Democracy is the answer for Iran, not a return to the Shah

By IVAN SASCHA SHEEHAN | SPECIAL TO STARS AND STRIPES • Originally published on April 27, 2023

The Islamic Republic of Iran has posed a significant challenge for Western policymakers since the establishment of the theocracy by Ayatollah Ruhollah Khomeini 44 years ago. But Iranians’ uncompromising pursuit of civil and political liberties may finally be paying off.

Though the latest round of anti-government protests were sparked by the killing of a 22-year-old Kurdish-Iranian woman, Mahsa Amini, by the so-called “morality police” for reportedly wearing a headscarf incorrectly in September 2022, the uprising quickly metastasized with Iranians taking to the streets to participate in a country-wide rebellion and insisting on the removal of the clerical regime in its entirety.

According to the leading pro-democracy opposition group, the People’s Mujahedin Organization of Iran (PMOI/MEK), more than 750 people have been killed over the past seven months in the regime’s latest crackdowns, with 30,000 others arrested. Although some media outlets report lower estimates of both figures, authorities in Tehran claimed in March to have granted amnesty to 22,000 people arrested during the anti-regime uprising, effectively confirming the MEK’s accounts.

While the ayatollahs and their disinformation units try to present an image of normalcy, outrage and defiance persist among ordinary Iranians. The country’s economic and social situation has worsened over the past six months, and indications are that unrest could re-emerge at any moment. The international community cannot afford a failure to understand the political sentiments that drive the people’s thirst for regime change.

As the West adjusts to new realities in Iran, the question of what the future holds has become ever more complicated. This is particularly so with marginal figures and bit players that have been largely inconsequential for years situating themselves among the regime’s credible opponents. Chief among them is Reza Pahlavi, the son of the Shah who was deposed in 1979 and died two years later.

Although it is true that Iran during the Shah’s era was vastly different than Iran today, it would be a mistake to conclude that it was a more humane or tolerant era, or one that the Iranians wish to return to. The 1979 revolution was a genuine popular revolt motivated by years of accumulated indignation over the Shah’s corruption and oppression. Most who were alive at the time – including many who participated in the Shah’s overthrow – could not have anticipated that his removal would result in a nearly half-century of theocratic rule by mullahs who would themselves become despised.

But the Shah’s lavish and brutal rule is hardly forgotten.

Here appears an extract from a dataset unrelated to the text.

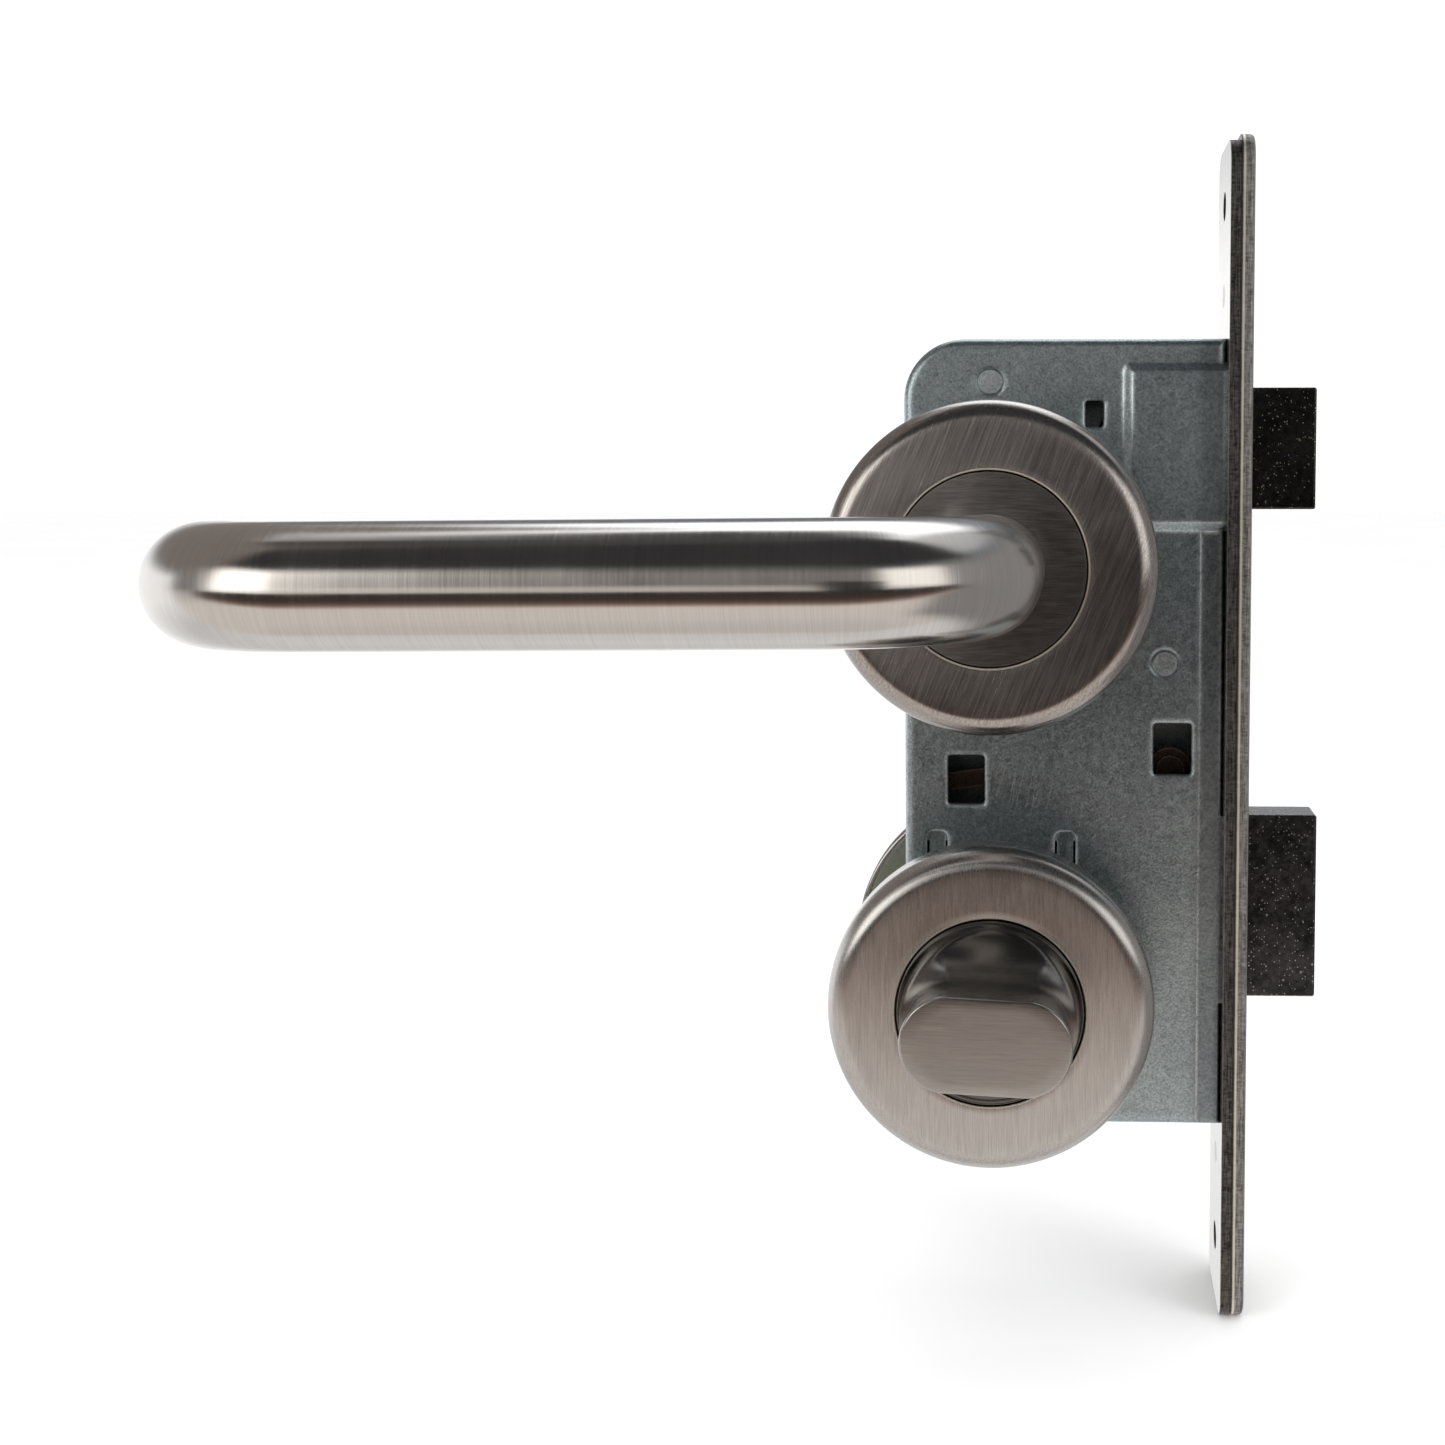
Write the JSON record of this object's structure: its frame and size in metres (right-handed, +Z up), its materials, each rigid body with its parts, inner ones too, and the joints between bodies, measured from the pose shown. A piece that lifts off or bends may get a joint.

Just over a year before the revolution, The Village Voice observed that torture by the Shah’s secret police was a “national pastime” in Iran. The Shah expanded the Pahlavi dynasty’s wealth by “simply stealing it” from his subjects. A large portion of that wealth was expatriated when he fled the throne, and it would be appropriate to ask whether it is being used to finance his son’s travels and advocacy for the restoration of his familial dynasty today. In 1981, Reza Pahlavi vowed to pursue that goal in front of his father’s tomb. READ MORE …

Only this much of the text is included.